In episode four, the plot thickened when our hero, Superintendent Ted Hastings, and his team were able to set up a fake email link to the OCG. Amazingly, Ted made the same spelling mistake. Is Ted the bent copper? Surely not!

As it turned out, Ted had closely studied previous messages intercepted between H and the OCG. Clever Ted! With such attention to detail he might consider training to be a proofreader should he need to supplement his police salary or if the powers that be finally succeed in nudging him into early retirement.

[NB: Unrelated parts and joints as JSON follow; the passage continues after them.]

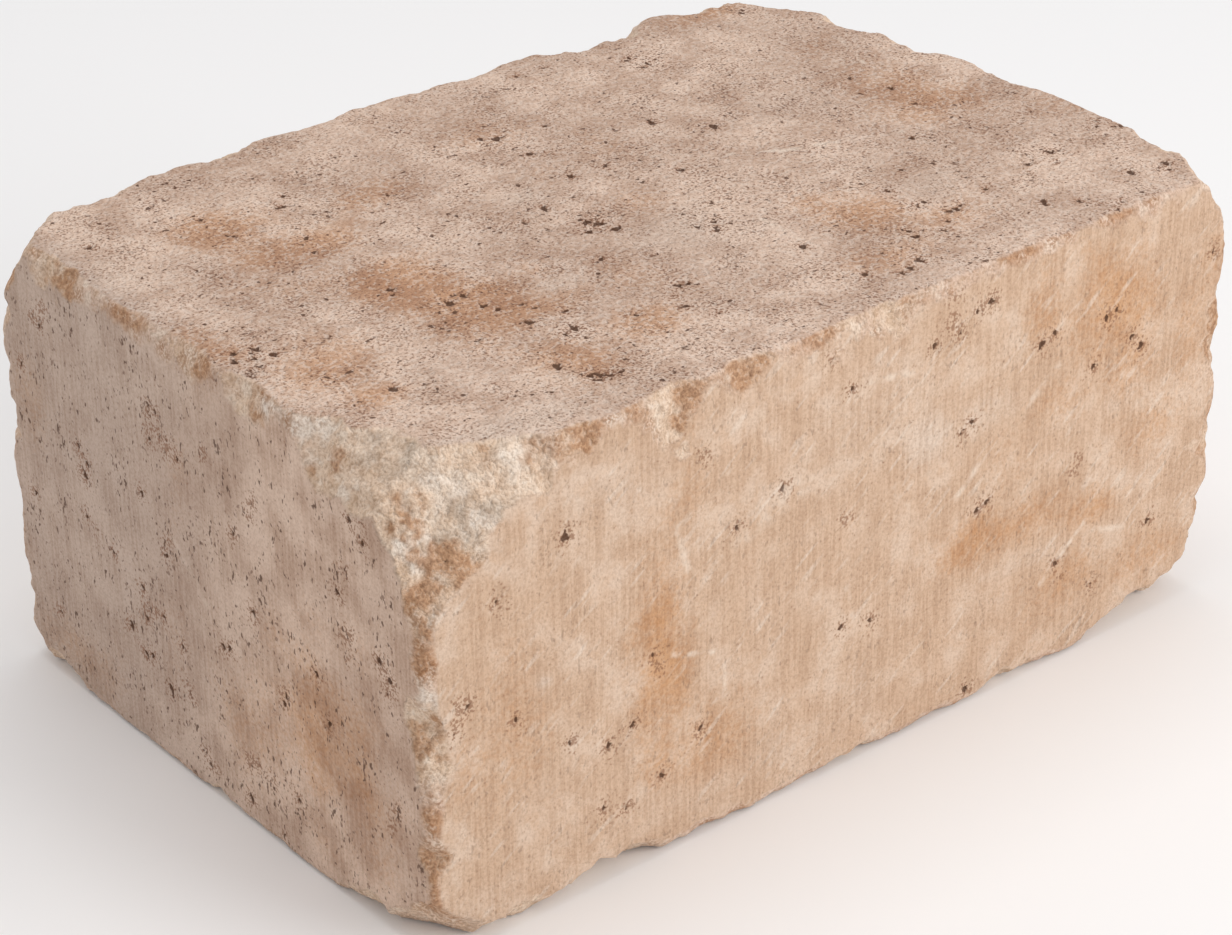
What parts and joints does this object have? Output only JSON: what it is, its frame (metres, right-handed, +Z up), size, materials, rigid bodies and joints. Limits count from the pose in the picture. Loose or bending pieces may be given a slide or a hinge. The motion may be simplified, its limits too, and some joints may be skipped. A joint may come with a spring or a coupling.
{
  "type": "tumbled concrete wall block",
  "caption": "Solid rectangular concrete wall block with worn, chipped arrises and knocked corners, laid flat in courses for garden and retaining walls.",
  "frame": {"origin": "middle of the bed face, the face that the block lies on", "axes": "+X along the block's length, +Y from the weathered front face to the back, +Z up through the top face"},
  "size_m": [0.29, 0.2, 0.14],
  "materials": {
    "concrete": "matt dry-cast concrete, sandy tan with rust-brown stains and fine pits"
  },
  "bodies": {
    "root": {"wall_block": "concrete"}
  },
  "joints": []
}
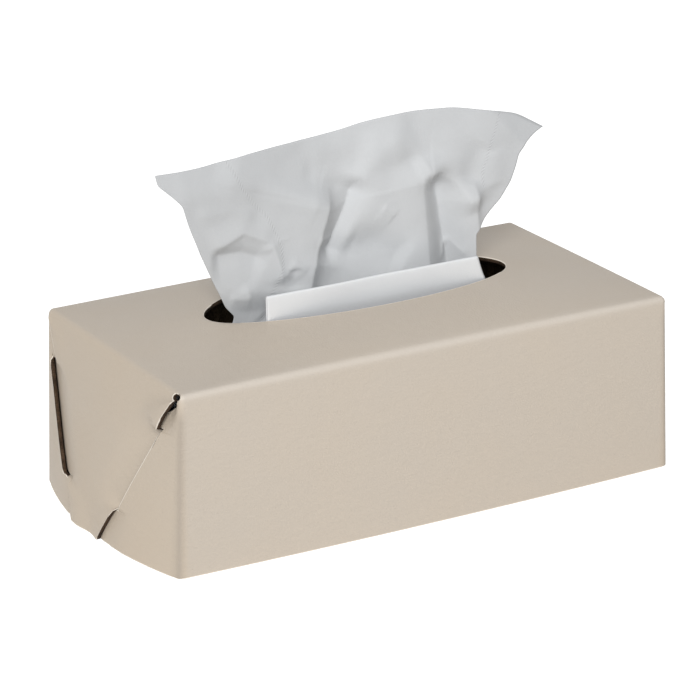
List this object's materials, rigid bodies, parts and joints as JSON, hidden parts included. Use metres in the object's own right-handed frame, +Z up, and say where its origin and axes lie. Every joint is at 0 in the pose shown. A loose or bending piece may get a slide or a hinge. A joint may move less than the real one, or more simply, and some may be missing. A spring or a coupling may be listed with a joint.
{
  "type": "tissue box holder",
  "caption": "Folded leather cover with an oval opening over a block of interfolded tissues, one tissue drawn up through it.",
  "frame": {"origin": "middle of the surface that the holder stands on, under the middle of the opening", "axes": "+X along the holder's length, +Y from its front to its back, +Z up"},
  "size_m": [0.2788, 0.1366, 0.17],
  "materials": {
    "leather": "satin, faint fine grain, pale beige, dark brown cut edges",
    "tissue": "matt, soft, cool white"
  },
  "bodies": {
    "root": {"leather_cover": "leather", "tissue_stack": "tissue", "drawn_tissue": "tissue", "next_tissue": "tissue"}
  },
  "joints": []
}
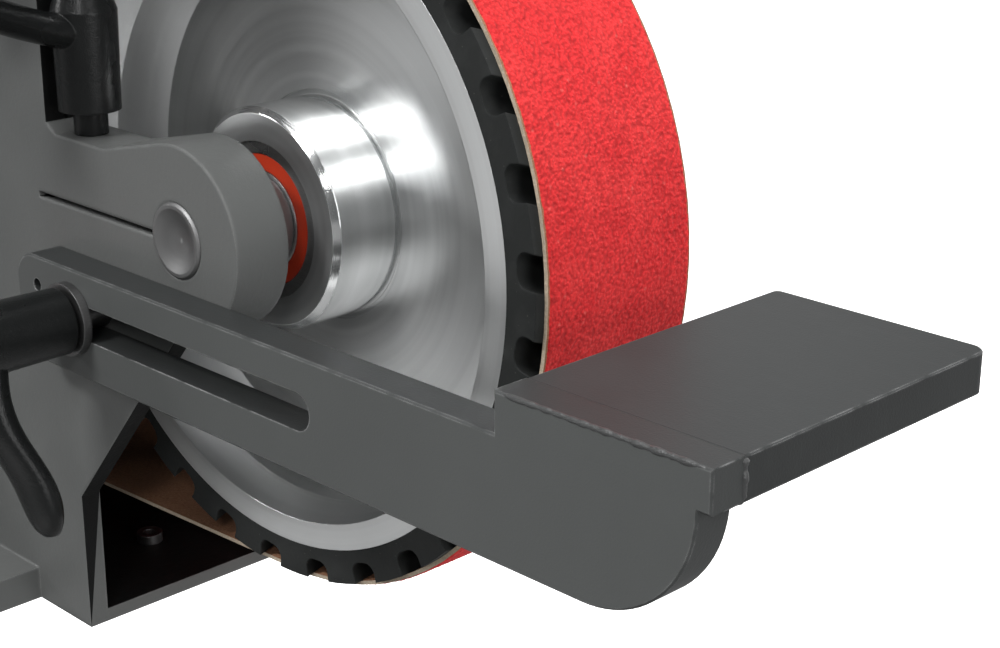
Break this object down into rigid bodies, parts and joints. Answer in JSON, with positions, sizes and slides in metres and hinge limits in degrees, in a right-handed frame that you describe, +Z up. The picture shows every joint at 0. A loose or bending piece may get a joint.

Baddies can come a cropper when betrayed by a typo in real life. In 2013, Jacqueline Patrick tried to kill her husband by poisoning his Christmas drink of sparkling fruit wine with anti-freeze, but was undone by a spelling mistake in a forged note. She gave the London Ambulance Service the note, purporting to be from her husband, that stated he did not wish to be resuscitated if he fell ill. In the note, the word ‘dignity’ was spelt as ‘dignerty’. When the police asked her to write the word, she made the same mistake again. The judge sentenced her to 15 years in prison.

In the same year, Paul Potter made nearly £250,000 selling fake Premier League football shirts on eBay. He was red-carded when someone bought a Chelsea shirt with a label saying ‘Made in Chiana’.

So, if ever you’re thinking of using the written word when committing a crime, and you’re not as eagle-eyed as Superintendent Ted, be sure to engage the services of a professional proofreader. (Only joking, of course.)